Am Beginn der Neuzeit wurden die Länder des fernen Ostens zum Ziel abenteuerlicher Fahrten. Gewürze aus dem Orient, Seide und Porzellan aus China wurden begehrte Luxusartikel. In der Ausstellung ist ein Schiff nachgebaut, aus den Kisten und Ballen der Ladung quellen all diese Schätze, die auch in die Klöster Eingang fanden. Bunte Seidengewänder bilden einen reizvollen Gegensatz zum schwarzen Habit der Mönche, feinstes Porzellan kontrastiert mit einfachem Zinngeschirr, zwei Welten begegneten hier einander.

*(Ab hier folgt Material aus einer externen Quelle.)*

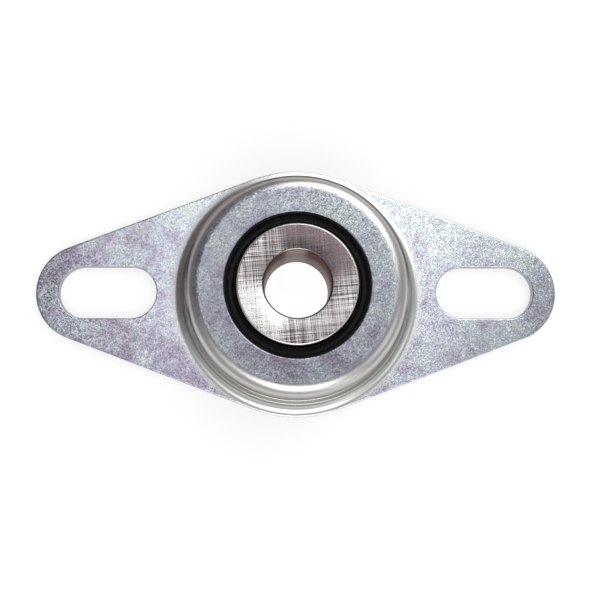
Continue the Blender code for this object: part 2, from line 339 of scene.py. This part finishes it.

Seit dem Barock wetteiferten geistliche und weltliche Fürsten miteinander im Sammeln von Kostbarkeiten und Raritäten. In der geistlichen Schatzkammer von St. Paul findet man Objekte von höchster Qualität, an Kostbarkeit des Materials, an Feinheit der Gestaltung und an ideellem Gehalt nicht zu übertreffen. Da liegt das Reliquienkreuz der Königin Adelheid von Ungarn aus dem 12. Jahrhundert, Kreuzpartikel sind im juwelenbesetzten Rahmen eingefasst. Die Reichskrone König Rudolfs von Schwaben entstand im 12. Jahrhundert. Brustkreuze der Äbte aus dem Barock vereinen geistliche Macht mit weltlichem Prunk, ganz im Gegensatz zu einem Pieta-Schrein um 1740, in dem Engel die Leidenswerkzeuge präsentieren.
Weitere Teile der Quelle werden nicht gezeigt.